En un derroche de locura, Jesús
confió el Reino a la Iglesia —a esta Iglesia nuestra— para que fuese testigo
del Padre. A esta Iglesia débil, hecha de personas débiles, aunque
transfiguradas por el Espíritu. Pero estamos llamados a una única cosa: a
tener fe, confianza, y a transmitirla.
Jesús volverá, lo sabemos, en la
plenitud de los tiempos, cuando todas las gentes hayan oído anunciar el
Evangelio de Cristo. Vendrá para completar el trabajo que nosotros hayamos
hecho, si no es que nos estancamos por la incompetencia de los operarios, por
la polémica sobre los recursos, por un particularismo egoísta o por la pelea
entre los obreros de la viña.
La pregunta que el Señor nos hará
será: ¿Todavía habrá fe?
¿Habrá todavía fe? Porque la
fe es la que busca al Señor, en quien confía. No busca la eficacia, ni la
organización, ni la coherencia, ni las estructuras. Todas estas cosas son
esenciales si conducen a la fe y la cultivan, si nos llevan a Dios. Pero son
inútiles y peligrosas si se vuelven autorreferenciales, si solo se quedan en
celebraciones huecas, en usos y ritos cerrados en sí mismos.
Si no buscamos al Señor, corremos el riesgo de confundir los planos, de dejar que
las cosas penúltimas o antepenúltimas tomen el lugar de las cosas últimas,
principales y verdaderas.
Sano reproche el que Jesús nos hace
hoy: sano realismo y desconcertante provocación. Jesús pide a sus discípulos
conservar la fe en la adversidad, no ceder, no aflojar, seguir con la desarmada
y desarmante batalla del Reino y anunciarlo a los demás.
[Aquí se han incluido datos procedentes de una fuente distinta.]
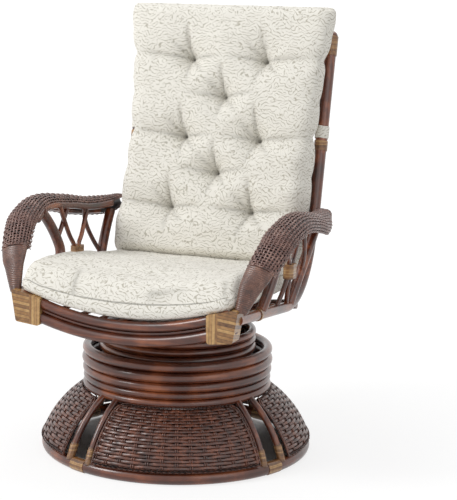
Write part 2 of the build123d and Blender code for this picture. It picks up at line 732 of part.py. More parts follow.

Es tiempo de fidelidad, tiempo de
no aflojar, de no ceder… justo en estos tiempos brumosos y confusos.
Hoy, en esta eucaristía, con
nuestra presencia, con nuestra vida y nuestro deseo, digamos: Sí, Señor,
Maestro, si hoy vinieras, si fuese ahora la plenitud de los tiempos, todavía
encontrarías una fe ardiente: por lo menos la de cada uno de nosotros.
Por eso, siguiendo el mensaje papal para este DOMUND, pidamos por el servicio de la misión evangelizadora de la Iglesia. ¡Que nosotros estemos dispuestos a sembrar esperanza, cada uno según su estado y condición de vida, tratando de imitar el buen ejemplo de nuestros misioneros en los territorios de misión! Que así sea.e nosotros.